All of the material below is to be repeated exactly.

### DATA IN THIS EXERCISE

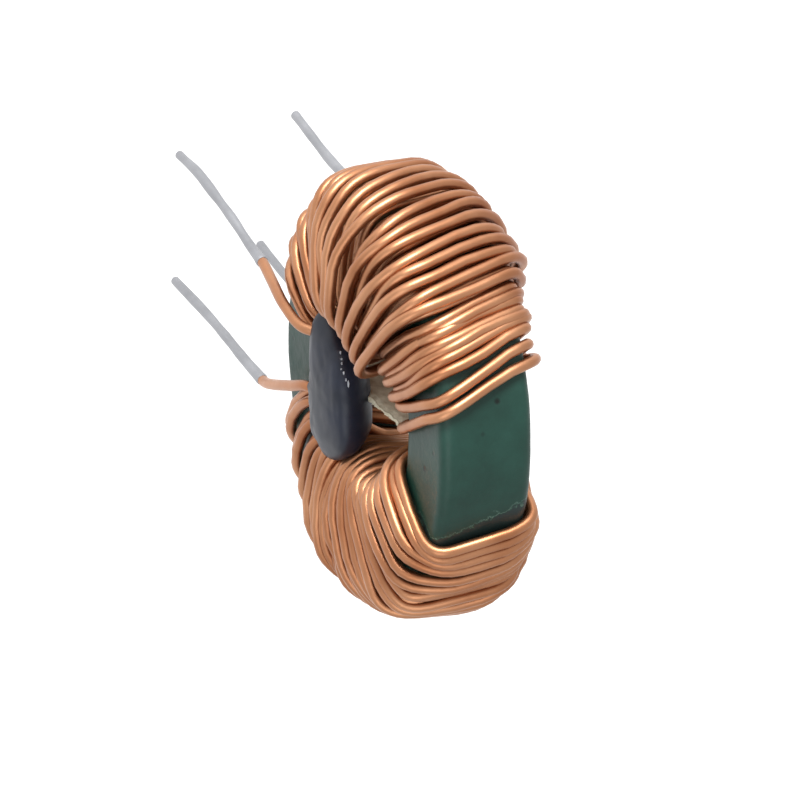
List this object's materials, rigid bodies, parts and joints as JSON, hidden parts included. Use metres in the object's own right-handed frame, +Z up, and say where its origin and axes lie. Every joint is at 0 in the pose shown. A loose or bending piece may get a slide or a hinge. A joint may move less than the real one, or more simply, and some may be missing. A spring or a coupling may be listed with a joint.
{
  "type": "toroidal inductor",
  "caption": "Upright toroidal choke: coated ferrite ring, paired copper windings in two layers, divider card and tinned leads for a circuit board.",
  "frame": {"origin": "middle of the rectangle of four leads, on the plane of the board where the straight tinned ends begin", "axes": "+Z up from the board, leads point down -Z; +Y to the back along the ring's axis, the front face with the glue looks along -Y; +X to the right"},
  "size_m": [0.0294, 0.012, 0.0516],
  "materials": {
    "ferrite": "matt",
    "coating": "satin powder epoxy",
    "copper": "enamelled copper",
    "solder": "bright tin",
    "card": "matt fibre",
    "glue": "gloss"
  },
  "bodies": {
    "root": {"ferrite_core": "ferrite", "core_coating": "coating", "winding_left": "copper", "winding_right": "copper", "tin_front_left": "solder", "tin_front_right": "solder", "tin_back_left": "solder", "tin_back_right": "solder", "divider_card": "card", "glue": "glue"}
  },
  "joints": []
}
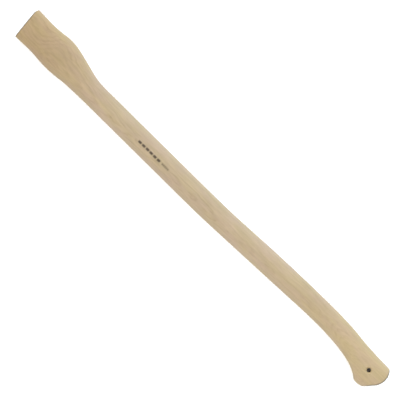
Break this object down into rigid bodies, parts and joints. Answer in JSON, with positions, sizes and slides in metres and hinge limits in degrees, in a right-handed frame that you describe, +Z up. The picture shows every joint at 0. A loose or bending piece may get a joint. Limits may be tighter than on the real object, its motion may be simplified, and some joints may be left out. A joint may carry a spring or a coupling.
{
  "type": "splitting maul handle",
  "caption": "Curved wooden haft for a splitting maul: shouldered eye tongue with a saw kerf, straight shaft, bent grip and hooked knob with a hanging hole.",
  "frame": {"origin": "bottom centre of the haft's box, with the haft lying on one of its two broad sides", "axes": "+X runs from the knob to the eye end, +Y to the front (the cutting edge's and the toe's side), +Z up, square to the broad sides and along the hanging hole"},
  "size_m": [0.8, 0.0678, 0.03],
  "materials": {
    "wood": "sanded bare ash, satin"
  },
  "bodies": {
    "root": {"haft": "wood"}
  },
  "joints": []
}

######

**RESULT BELOW:**
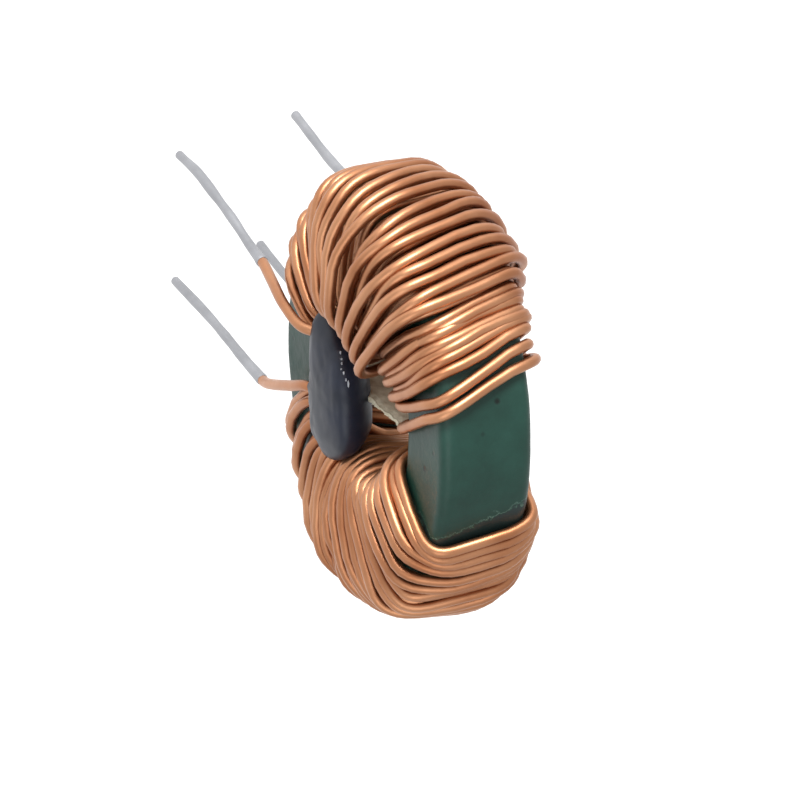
List this object's materials, rigid bodies, parts and joints as JSON, hidden parts included. Use metres in the object's own right-handed frame, +Z up, and say where its origin and axes lie. Every joint is at 0 in the pose shown. A loose or bending piece may get a slide or a hinge. A joint may move less than the real one, or more simply, and some may be missing. A spring or a coupling may be listed with a joint.
{
  "type": "toroidal inductor",
  "caption": "Upright toroidal choke: coated ferrite ring, paired copper windings in two layers, divider card and tinned leads for a circuit board.",
  "frame": {"origin": "middle of the rectangle of four leads, on the plane of the board where the straight tinned ends begin", "axes": "+Z up from the board, leads point down -Z; +Y to the back along the ring's axis, the front face with the glue looks along -Y; +X to the right"},
  "size_m": [0.0294, 0.012, 0.0516],
  "materials": {
    "ferrite": "matt",
    "coating": "satin powder epoxy",
    "copper": "enamelled copper",
    "solder": "bright tin",
    "card": "matt fibre",
    "glue": "gloss"
  },
  "bodies": {
    "root": {"ferrite_core": "ferrite", "core_coating": "coating", "winding_left": "copper", "winding_right": "copper", "tin_front_left": "solder", "tin_front_right": "solder", "tin_back_left": "solder", "tin_back_right": "solder", "divider_card": "card", "glue": "glue"}
  },
  "joints": []
}
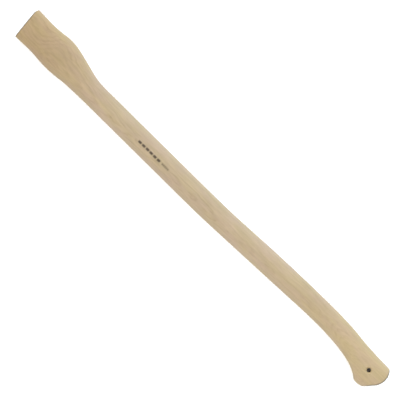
Break this object down into rigid bodies, parts and joints. Answer in JSON, with positions, sizes and slides in metres and hinge limits in degrees, in a right-handed frame that you describe, +Z up. The picture shows every joint at 0. A loose or bending piece may get a joint. Limits may be tighter than on the real object, its motion may be simplified, and some joints may be left out. A joint may carry a spring or a coupling.
{
  "type": "splitting maul handle",
  "caption": "Curved wooden haft for a splitting maul: shouldered eye tongue with a saw kerf, straight shaft, bent grip and hooked knob with a hanging hole.",
  "frame": {"origin": "bottom centre of the haft's box, with the haft lying on one of its two broad sides", "axes": "+X runs from the knob to the eye end, +Y to the front (the cutting edge's and the toe's side), +Z up, square to the broad sides and along the hanging hole"},
  "size_m": [0.8, 0.0678, 0.03],
  "materials": {
    "wood": "sanded bare ash, satin"
  },
  "bodies": {
    "root": {"haft": "wood"}
  },
  "joints": []
}